Eine ungeheuere Trauer überfiel ihn, er haderte mit seinem Schicksal. In seinem verzweifelten Schmerz zog er sich in sein Turmzimmer zurück und schrieb das berühmte Prosawerk „Der Ackermann und der Tod“. Das Streitgespräch umfasst 34 Kapitel. Im Kapitel 33 greift Gott ein. „Hier spricht Gott in dem Streite zwischen dem Tode und dem Kläger das Urteil aus“.
Man muss das Werk gelesen haben, um die ungeheuere Ausdruckskraft, den tiefen Schmerz nachempfinden zu können. Nach dem Tode seiner Frau wurde es immer stiller um Johannes. Sorge bereitete ihm sein jüngster Sohn Paulus der ohne Mutter schlecht gedieh und kränkelte. Auf Empfehlung seiner Tochter Cristinella und dem Egerer Ratsherrn Frankengrüner heiratet Johannes dessen verwitwete, kinderlose Schwester Clara. Sie brachte wieder Ruhe und Ordnung in sein Leben. Paulus bekam eine „Frau Mutter“ , wie er sie nannte.
1411 ging Johannes mit seiner zweiten Frau Clara ,Paulus und seinen anderen Söhnen nach Prag. Schweren Herzens verließ er Saaz die Stadt, die ihm soviel Glück und so viel Leid beschert hat. Er übernahm dort das Amt des Pronotars in der Prager Neustadt und wohnte mit seiner Familie in einem Haus in der Brenntegasse, das er gekauft hatte. Gesundheitlich ging es Johannes nicht gut. Nach einer mehr als einjährigen Krankheit verstarb er zum Jahresende 1414 in Prag.
Es liegt eine Erburkunde aus dem Jahr 1415 vor Johannes Henslin, genannt „Johannes von Saaz“ war ein Gelehrter, Philosoph, Humanist, Dichter des bedeutsamsten Prosawerkes „Der Ackermann und der Tod“, geschrieben 1400 in neuhochdeutscher Schriftsprache in Saaz. Er verschaffte damit der königlichen Stadt für kurze Zeit hohes Ansaehen und Ruhm. Durch die Gunst Kaiser Karl IV bekamen die Klöster Land für Neusiedler. Johannes Eltern profitierten davon. Saaz erhielt eine Turmuhr für das Rathaus geschenkt und wurde eine angesehene Stadt deren Einfluss bis nach Plan und Tepl reichte
In Prag wurde 1348 erste deutsche Universität gegründet, die Karlsbrücke über die Moldau und der Veitsdom erinnern an Kaiser Karl IV aber auch der Badeort Karlsbad trägt seinen Namen. Böhmen erreichte unter seiner Herrschaft eine Blütezeit und Wohlstand. Nach dem Tod des Kaisers 1378 gingen während der Regentschaft seines Sohnes Wenzel (1379 – 1419) diese Errungenschaften allmählich verloren.

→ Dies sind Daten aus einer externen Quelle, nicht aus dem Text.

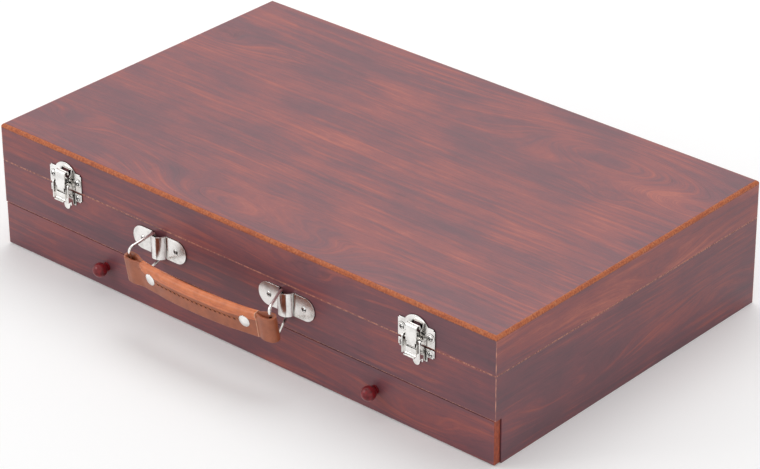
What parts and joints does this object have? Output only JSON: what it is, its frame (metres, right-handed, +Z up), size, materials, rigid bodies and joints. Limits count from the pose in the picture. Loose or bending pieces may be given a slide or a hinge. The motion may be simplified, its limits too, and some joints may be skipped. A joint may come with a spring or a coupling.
{
  "type": "brush box",
  "caption": "Low wooden box with a hinged lid, a full-width drawer below, two draw latches on the front and a leather strap handle on swinging wire rings.",
  "frame": {"origin": "middle of the box's footprint, on the floor under the bottom panel", "axes": "+X to the right seen from the front, +Z up, the front with its latches, handle and drawer faces -Y"},
  "size_m": [0.42, 0.2953, 0.0884],
  "materials": {
    "case_wood": "satin mahogany-grain foil",
    "panel_edge": "satin mahogany-grain foil with stained edges",
    "inner_wood": "plain unfinished",
    "nickel": "bright nickel plate",
    "leather": "smooth tan",
    "knob_wood": "gloss lacquer"
  },
  "bodies": {
    "case": {"case_front": "case_wood", "case_left": "case_wood", "case_right": "case_wood", "case_back": "case_wood", "deck_panel": "inner_wood", "bottom_panel": "inner_wood", "divider_long": "inner_wood", "divider_cross": "inner_wood", "brush_rest_left": "inner_wood", "brush_rest_right": "inner_wood", "latch_base_left": "nickel", "latch_base_right": "nickel", "lever_pin_left": "nickel", "lever_pin_right": "nickel", "handle_plate_left": "nickel", "handle_plate_right": "nickel", "case_screws": "nickel", "hinge_leaf_case_left": "nickel", "hinge_leaf_case_right": "nickel", "hinge_pin_left": "nickel", "hinge_pin_right": "nickel", "hinge_screws_case": "nickel"},
    "lid": {"lid_top": "panel_edge", "lid_front": "case_wood", "lid_back": "case_wood", "lid_left": "case_wood", "lid_right": "case_wood", "strike_left": "nickel", "strike_right": "nickel", "strike_screws": "nickel", "hinge_leaf_lid_left": "nickel", "hinge_leaf_lid_right": "nickel", "hinge_screws_lid": "nickel"},
    "drawer": {"drawer_front": "case_wood", "drawer_left": "inner_wood", "drawer_right": "inner_wood", "drawer_back": "inner_wood", "drawer_bottom": "inner_wood", "drawer_divider_long": "inner_wood", "drawer_divider_cross": "inner_wood", "knob_left": "knob_wood", "knob_right": "knob_wood", "knob_screws": "nickel"},
    "lever_left": {"lever_left": "nickel", "claw_pin_left": "nickel"},
    "lever_right": {"lever_right": "nickel", "claw_pin_right": "nickel"},
    "claw_left": {"claw_left": "nickel"},
    "claw_right": {"claw_right": "nickel"},
    "ring_left": {"ring_left": "nickel"},
    "ring_right": {"ring_right": "nickel"},
    "strap": {"strap_cover": "leather", "strap_liner": "leather", "strap_rivets": "nickel"}
  },
  "joints": [
    {"name": "lid_hinge", "type": "hinge", "parent": "case", "child": "lid", "pos_m": [0, 0.13135, 0.06165], "axis": [-1, 0, 0], "range_deg": [0, 180]},
    {"name": "drawer_slide", "type": "slide", "parent": "case", "child": "drawer", "axis": [0, -1, 0], "range_m": [0, 0.19]},
    {"name": "lever_left_pivot", "type": "hinge", "parent": "case", "child": "lever_left", "pos_m": [-0.1495, -0.1332, 0.06585], "axis": [-1, 0, 0], "range_deg": [0, 95]},
    {"name": "claw_left_pivot", "type": "hinge", "parent": "lever_left", "child": "claw_left", "pos_m": [-0.1495, -0.1334, 0.06246], "axis": [-1, 0, 0], "range_deg": [-76, 0]},
    {"name": "lever_right_pivot", "type": "hinge", "parent": "case", "child": "lever_right", "pos_m": [0.1495, -0.1332, 0.06585], "axis": [-1, 0, 0], "range_deg": [0, 95]},
    {"name": "claw_right_pivot", "type": "hinge", "parent": "lever_right", "child": "claw_right", "pos_m": [0.1495, -0.1334, 0.06246], "axis": [-1, 0, 0], "range_deg": [-76, 0]},
    {"name": "ring_left_pivot", "type": "hinge", "parent": "case", "child": "ring_left", "pos_m": [-0.065, -0.13175, 0.0503], "axis": [0, -0.1736, 0.9848], "range_deg": [-60, 15]},
    {"name": "ring_right_pivot", "type": "hinge", "parent": "case", "child": "ring_right", "pos_m": [0.0445, -0.13175, 0.0503], "axis": [0, -0.1736, 0.9848], "range_deg": [-55.8, 13.95]},
    {"name": "strap_pivot", "type": "hinge", "parent": "ring_left", "child": "strap", "pos_m": [-0.065, -0.1544, 0.04631], "axis": [0, -0.1736, 0.9848], "range_deg": [-13.74, 54.96]}
  ],
  "couplings": [
    {"joint": "claw_left_pivot", "follows": "lever_left_pivot", "ratio": -0.8},
    {"joint": "claw_right_pivot", "follows": "lever_right_pivot", "ratio": -0.8},
    {"joint": "ring_right_pivot", "follows": "ring_left_pivot", "ratio": 0.93},
    {"joint": "strap_pivot", "follows": "ring_left_pivot", "ratio": -0.916}
  ]
}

Die Lockerung der Sitten, sinkende Moral, die Verweltlichung des Klerus, zunehmen-de theologische Streitigkeiten, soziale Spannungen zwischen den ärmeren tschechi-schen Bevölkerungsanteil und der wohlhabenden deutschen Oberschicht waren der Nährboden für die Lehren von Jan Hus. Er wandte sich gegen den Katholizismus und den deutschen Einfluss. 1409 verlassen die deutschen Studenten und Professoren die Karls-Universität in Prag und gründen in Leipzig eine neue Universität.
Nach dem Konzil von Konstanz wurde Jan Hus am 6.Juli 1415 auf dem Scheiter-haufen verbrannt. Danach begannen 1419 die Hussitenkriege Saaz wurde bereits im August 1419 von den Hussiten eingenommen. Im Hass auf alles Deutsche und Katholische begann ein Morden und Plündern bei der deutschen Bürgerschaft. Das Minoritenkloster wurde eingeäschert. Deutsches Schrifttum wurde verbrannt. Deshalb gibt es kaum Unterlagen über Johannes von Saaz.
Der Krieg dauerte 17 Jahre. Er richtete nicht nur in Böhmen große Verwüstungen an. Viele Städte und Dörfer wurden entvölkert. Zahlreiche Klöster, Burgen und Kunstdenkmäler wurden zerstört. Die angerichteten Schäden konnten über Jahrzehnte nicht behoben werden.
Die Vorgänge von 1419 haben sich 1945 wiederholt. Wieder vertrieb man die deutschen Einwohner, nahm ihnen Hab und Gut und zu oft auch das Leben.